The two-year study, funded by the European Union, looked at two primary and two secondary schools in similarly deprived districts of Thanet and Lille. They found that teachers in Lille face constant, low-level disruption, just as their English counterparts do. And how do they deal with it? “They teach over it!” chorus Parsons and co.

It is widely held that the French teacher teaches for 15 to 18 hours a week and has nothing to do with discipline or pastoral care. That is something of a caricature: the French teachers who are now qualifying do see a commitment to their pastoral role. But there is definitely an attitude of “I’m here to impart knowledge and the children take notes and go”, says Paul Welsh, a former Kent secondary head who was part of the Canterbury team.

However, Professor Parsons thinks it is misleading to suggest that the French do not cater for pupils’ pastoral needs. There are more adults who are there specifically to deal with home liaison and truancy or to handle a breakdown in relationships between pupil and teacher, he says. Each school has a principal education adviser, one of the senior staff on the school’s administrative council. Their duties include supervision of pupils’

behaviour and attendance and they consider themselves the pupil’s advocate.
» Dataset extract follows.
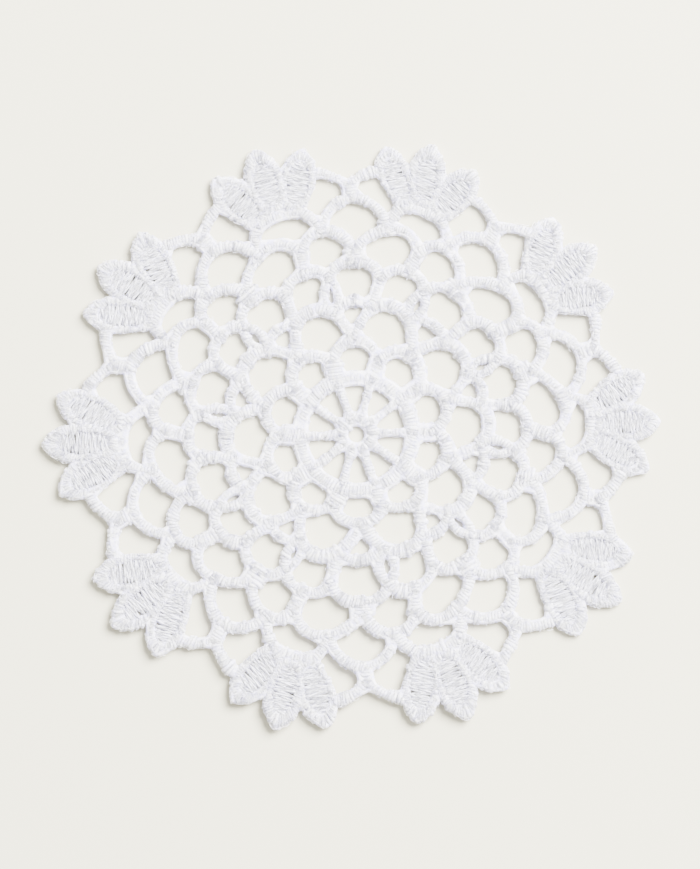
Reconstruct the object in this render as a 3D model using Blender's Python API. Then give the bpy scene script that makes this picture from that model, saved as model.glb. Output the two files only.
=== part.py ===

Advisers are rarely ex-teachers: they are graduates who take an exam to qualify for special training.

Other pastoral help is given by young educational assistants (emploi-jeunes), employed on five-year contracts under a national scheme to help counteract youth unemployment.

The Canterbury team found education much more highly valued in Lille than in Thanet and French teachers - who are civil servants - enjoying much higher status. Expectations were higher in Lille too - good news for those who wanted to learn, but it leaves the disaffected further behind.

They also discovered the joys of a centralised state committed to the idea of education as an entitlement. Schools like those they visited in Lille receive generous extra resources - mainly staff - under a system of priority zones and networks that covers about 11 per cent of the school population. They do not have to compete for funds against other schools or approach the private sector. “We do projects: the French enhance core provision,” says Professor Parsons.